Single by Tenacious D
- Released: May 12, 2023
- Recorded: 2023
- Genre: Country rock, comedy
- Length: 1:16
- Label: Self-released
- Songwriters: Jack Black; Kyle Gass;
- Producer: John Spiker

Tenacious D singles chronology
| "Tenacious D's The Who Melody" (2022) | "Video Games" (2023) | "Wicked Game" (2023) |

= Video Games (Tenacious D song) =

2023 single by Tenacious D

"Video Games" is a song by American comedy rock duo Tenacious D, released on May 12, 2023.

==Background==
When asked about the meaning of the song, both Black and Gass said "It’s about growing up and leaving childish things behind…. But then realizing that video games are more than just mindless toys…. In fact, they can be a true expression of huge ideas that belong in the pantheon of great works of art! It’s about time someone defended the honor and integrity of this bold new horizon.

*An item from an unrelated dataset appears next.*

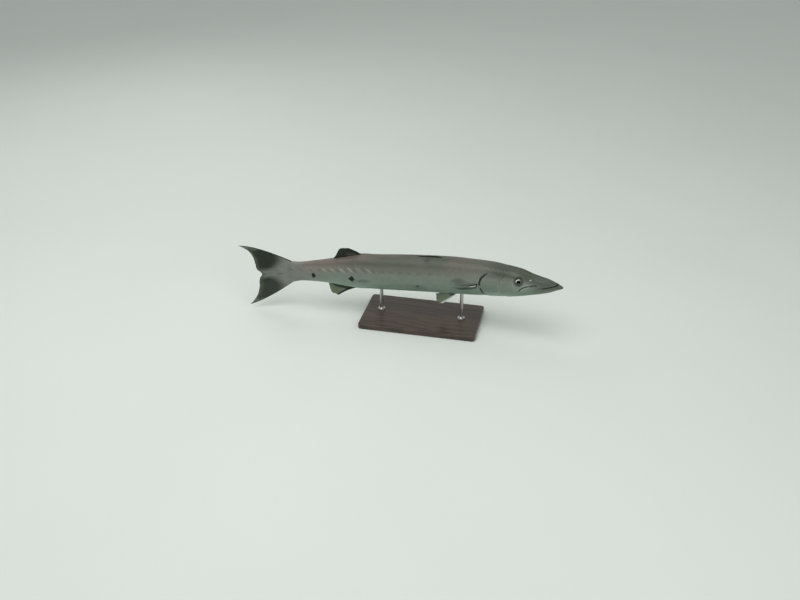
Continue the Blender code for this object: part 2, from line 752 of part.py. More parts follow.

Leave it to the greatest band in the world… Tenacious D!!!"

The song is primarily about Red Dead Redemption 2, but the lyrics of the song briefly references other games such as God of War and Fallout 4. The music video was animated by Adam Paloian's Pinreel Inc. production company, with YouTuber Chris O'Neill co-storyboarding the music video.